From his experiences watching the police at work, Mr Davies has outlined five areas of concern.

l Ineffective sentencing by magistrates and judges.

"Many officers told me that removing ten particular people from the streets would reduce crime in my Keighley Division by half; taking 20 people out would cut crime by 90 per cent. Yet this small number of persistent offenders are forever bailed and given pathetic jail sentences. On one occasion I witnessed a court bail the same person to two separate addresses!"

l Cases being tested by the Crown Prosecution Service instead of tried by a court of law.

"There is a clear feeling that the CPS will not proceed unless it is almost certain to result in a successful conviction. They should allow more cases to be tested in court and allow juries to take some of these decisions rather than lawyers acting as the jury themselves."

l Protracted delays inside police stations.

"Custody sergeants are so scared of anything happening to a prisoner in their custody, the waiting time - four hours is not uncommon - pales into insignificance. The Home Office should invest in creating extra capacity at all custody desks to eliminate these queues."

l Officers afraid to take decisions because they are obliged to service the system rather than serve the law.

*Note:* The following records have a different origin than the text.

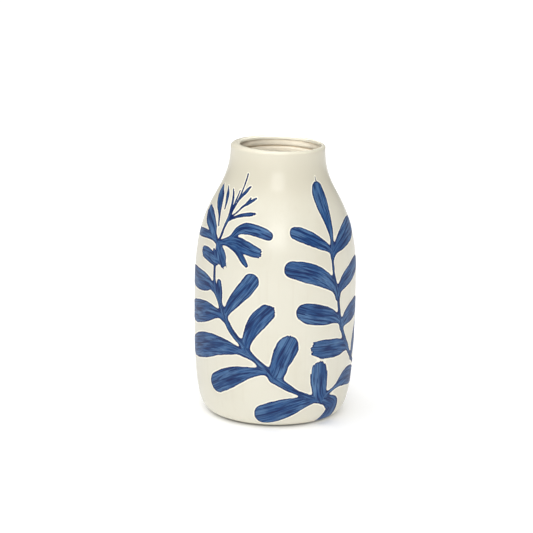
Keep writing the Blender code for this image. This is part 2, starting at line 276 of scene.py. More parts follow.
@dataclass(frozen=True)
class CreamGlaze:
    """The satin tin glaze, paler where it gathers beside the brush strokes, with a painted highlight on
    the inner side of the lip.
    """

    body: Colour = srgb(231, 227, 210)
    darker_tone: Colour = srgb(223, 217, 197)
    pale_glaze_and_lip_highlight: Colour = srgb(252, 247, 228)
    roughness: float = 0.48
    gathered_width: float = 1.3
    coat: float = 0.45
    coat_roughness: float = 0.14

    def material(self) -> Material:
        """Build the glaze.

        Returns:
            The finished material.
        """
        material, graph, shader = new_material("cream_glaze")
        place = graph.object_place()
        drift = graph.noise(place, 22.0, 3.0)
        runs = graph.noise(place, 260.0, 2.0, (1, 1, 0.045))
        grain = graph.noise(place, 1500.0, 2.0)
        tone = graph.mix(graph.ramp(drift, 0.42, 0.72, 0.0, 0.55), self.body, self.darker_tone)
        tone = graph.mix(graph.ramp(runs, 0.54, 0.72, 0.0, 0.24), tone, self.darker_tone)
        tone = graph.mix(graph.ramp(grain, 0.55, 0.80, 0.0, 0.12), tone, self.darker_tone)
        beside = graph.attribute("paint_gap")
        near = graph.ramp(beside, self.gathered_width * 0.75, self.gathered_width, 1.0, 0.0)
        level = graph.attribute("level")
        # Darker up the neck and over the lip, from 195 mm upwards.
        tone = graph.mix(graph.ramp(level, 195 * MM, 228 * MM, 0.0, 0.9), tone, self.darker_tone)
        # Painted highlight: the lip's inner side is mixed towards the pale tone, standing in for light
        # there.
        inner_lip_highlight = graph.attribute("inner_lip_highlight")
        tone = graph.mix(graph.times(inner_lip_highlight, 0.8), tone, self.pale_glaze_and_lip_highlight)
        tone = graph.mix(graph.times(near, 0.9), tone, self.pale_glaze_and_lip_highlight)
        rough = graph.math("MULTIPLY_ADD", drift, 0.10, self.roughness - 0.05)
        height = graph.math("MULTIPLY_ADD", runs, 0.5, graph.times(grain, 0.12))
        height = graph.math("ADD", height, graph.times(near, 0.25))
        dress(graph, shader, tone, height, 0.25, 0.25 * MM, rough)
        shader.inputs["Coat Weight"].default_value = self.coat
        shader.inputs["Coat Roughness"].default_value = self.coat_roughness
        return material


@dataclass(frozen=True)
class LiningGlaze:
    """The thinner coat inside: warm clay tone in random patches, and painted shade darkening the valleys
    of the throwing rings.
    """

    body: Colour = srgb(244, 236, 217)
    clay_tone_and_ring_shade: Colour = srgb(160, 132, 92)
    roughness: float = 0.48

    def material(self) -> Material:
        """Build the lining's glaze.

        Returns:
            The finished material.
        """
        material, graph, shader = new_material("lining_glaze")
        place = graph.object_place()
        drift = graph.noise(place, 30.0, 4.0)
        rings = graph.noise(place, 420.0, 2.0, (0.04, 0.04, 1))
        valley = graph.attribute("valley")
        tone = graph.mix(graph.ramp(drift, 0.40, 0.70, 0.0, 0.28), self.body, self.clay_tone_and_ring_shade)
        # Painted shade: the ring valleys are darkened towards the brown tone.
        tone = graph.mix(graph.times(valley, 0.85), tone, self.clay_tone_and_ring_shade)
        tone = graph.mix(graph.ramp(rings, 0.55, 0.75, 0.0, 0.25), tone, self.clay_tone_and_ring_shade)
        dress(graph, shader, tone, rings, 0.3, 0.3 * MM, self.roughness)
        return material


@dataclass(frozen=True)
class BareClay:
    """Fired earthenware: warm, matte and grained, with turning marks and dark iron specks."""

    body: Colour = srgb(186, 138, 104)
    pale: Colour = srgb(212, 172, 138)
    speck: Colour = srgb(104, 70, 52)
    roughness: float = 0.88
    turning_step: float = 1.7 * MM

    def material(self) -> Material:
        """Build the clay.

        Returns:
            The finished material.
        """
        material, graph, shader = new_material("bare_clay")
        place = graph.object_place()
        drift = graph.noise(place, 45.0, 5.0)
        grain = graph.noise(place, 1400.0, 4.0)
        specks = graph.add("ShaderNodeTexVoronoi", Vector=place, Scale=420.0).outputs["Distance"]
        away = graph.add("ShaderNodeVectorMath", {"operation": "MULTIPLY"}, _0=place, _1=(1, 1, 0))
        turns = graph.times(graph.length(away.outputs[0]), 2 * math.pi / self.turning_step)
        turning = graph.math("SINE", turns)
        tone = graph.mix(graph.ramp(drift, 0.35, 0.70), self.body, self.pale)
        tone = graph.mix(graph.ramp(specks, 0.05, 0.14, 0.75, 0.0), tone, self.speck)
        tone = graph.mix(graph.ramp(grain, 0.5, 0.8, 0.0, 0.3), tone, self.speck)
        height = graph.math("MULTIPLY_ADD", turning, 0.25, grain)
        dress(graph, shader, tone, height, 0.5, 0.3 * MM, self.roughness)
        return material


@dataclass(frozen=True)
class CobaltBrush:
    """Cobalt laid on with a loaded brush: streaked along the stroke, dark where it pools."""

    wash: Colour = srgb(92, 130, 172)
    body: Colour = srgb(40, 84, 138)
    dark: Colour = srgb(14, 36, 86)
    edge: Colour = srgb(14, 38, 94)
    roughness: float = 0.50
    shine: float = 0.25
    edge_width: float = 1.5

    def material(self) -> Material:
        """Build the cobalt.

        Returns:
            The finished material.
        """
        material, graph, shader = new_material("cobalt")
        stroke = graph.attribute("stroke", "Vector")
        place = graph.object_place()
        load = graph.attribute("load")
        depth = graph.attribute("edge")
        broad = graph.noise(stroke, 0.20, 3.0, (0.14, 1, 1))
        hairs = graph.noise(stroke, 0.50, 4.0, (0.10, 1, 1), (2, 5, 0))
        fine = graph.noise(stroke, 1.2, 3.0, (0.07, 1, 1), (7, 3, 0))
        patches = graph.noise(place, 60.0, 3.0)
        light = graph.math("MULTIPLY_ADD", broad, 0.45, graph.times(hairs, 0.45))
        light = graph.math("ADD", light, graph.times(patches, 0.20))
        light = graph.math("SUBTRACT", light, graph.times(load, 0.10))
        tone = graph.mix(graph.ramp(light, 0.47, 0.68), self.body, self.wash)
        smear = graph.times(load, graph.ramp(hairs, 0.38, 0.60, 1.25, 0.35))
        tone = graph.mix(smear, tone, self.dark)
        streak = graph.ramp(hairs, 0.37, 0.48, 0.85, 0.0)
        tone = graph.mix(streak, tone, self.dark)
        tone = graph.mix(graph.ramp(fine, 0.38, 0.54, 0.60, 0.0), tone, self.dark)
        broken = graph.ramp(patches, 0.35, 0.62, 1.0, 0.65)
        rim = graph.ramp(depth, -self.edge_width, -self.edge_width * 0.55, 0.0, 1.0)
        tone = graph.mix(graph.times(rim, broken), tone, self.edge)
        rough = graph.math("MULTIPLY_ADD", fine, 0.20, self.roughness - 0.10)
        dress(graph, shader, tone, fine, 0.35, 0.2 * MM, rough)
        shader.inputs["Specular IOR Level"].default_value = self.shine
        return material


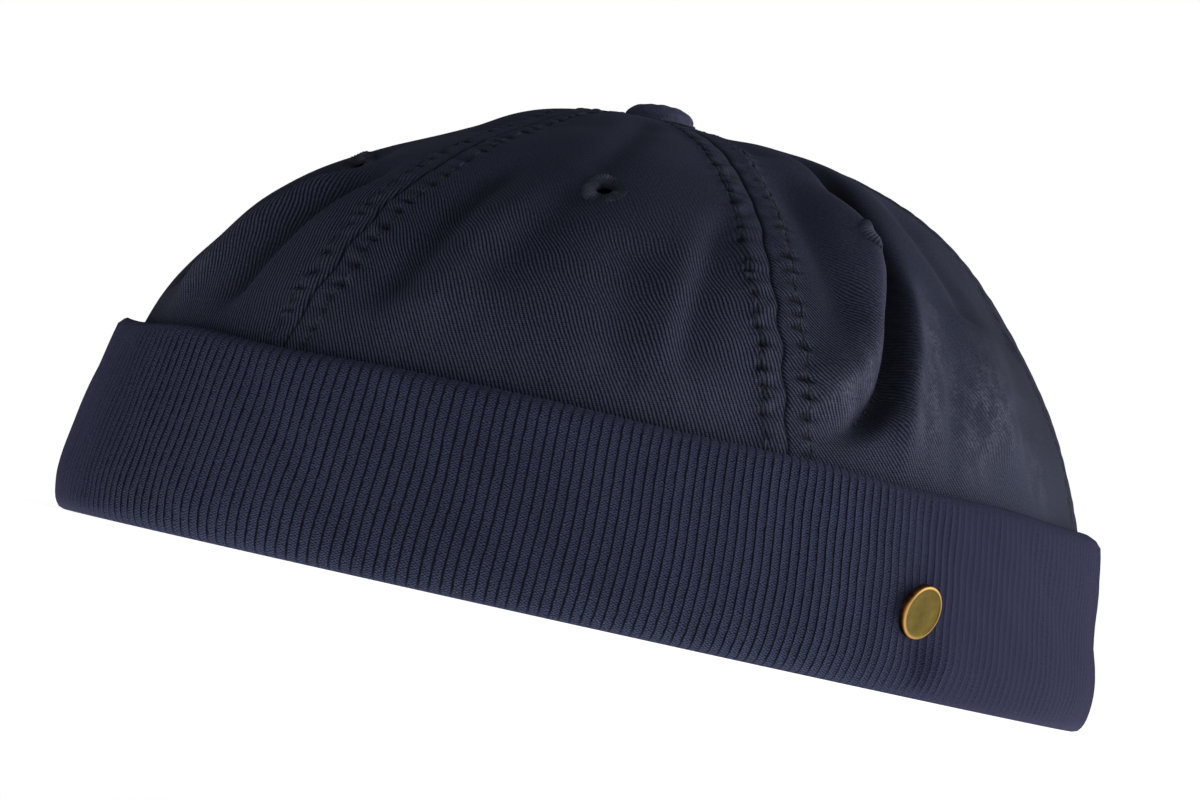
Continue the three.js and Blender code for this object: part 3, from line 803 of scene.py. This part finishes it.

"There is a debilitating risk-aversion culture with the police, an unwritten and unspoken rule that it is better to avoid making a bad decision than it is to make a good one. Officers of all ranks are so petrified of this they would rather waste any amount of resource or time to ensure that nothing can go wrong and that their backs are covered. This has to stop."

l Too much bureaucracy.

"Whatever a police officer does there appears to be a form to fill in afterwards. There range from a form for stopping somebody to the 19 pages when a missing person is reported. There needs to be a root and branch analysis of all forms, a simplification of some and a bonfire of others."

Before winning Shipley from Labour's Chris Leslie at the 2005 General Election, Mr Davies worked for 11 years for Asda, latterly as a senior marketing manager.

He said: "I believed that the people best placed to know what we should do to improve our performance as a company were the people who worked in our stores.

"Therefore I also firmly believe that the people who are best placed to know what we should do to tackle crime are the people who are dealing with it every day - police officers.

"There have been 54 Criminal Justice Acts in nine years. Parliament is packed with lawyers. Debates on crime can look like a lawyers' dinner party. What we lack is a police perspective. We are not going to tackle crime until we get an effective police perspective on dealing with it.

"It is extremely frustrating to me that, instead, we have to endure a lawyers' intellectual perspective on human rights."

Going behind the scenes soon showed him one glaring structural weakness: the police service is a top-down organisation in which the Home Secretary tells chief constables the criteria on which they will be measured. These priorities are then relayed down the chain of command to divisional commanders.

"It would be better for the police officers on patrol to be the kings and queens of the organisation, feeding up issues they are facing and what would help deal with them. This would lead to the Home Secretary consulting with the police on what barriers needed to be removed.

"Politicians should stop pretending they know everything about everything and accept that they should merely deliver the tools for the experts to get on with the job," he added.

12:27pm Tuesday 9th January 2007

1 comment:

Mandrill said...

Hear Hear, I've long said that our politicians suffer from some kind of ivory tower syndrome and are totally detached from the real world which we all live in from day to day.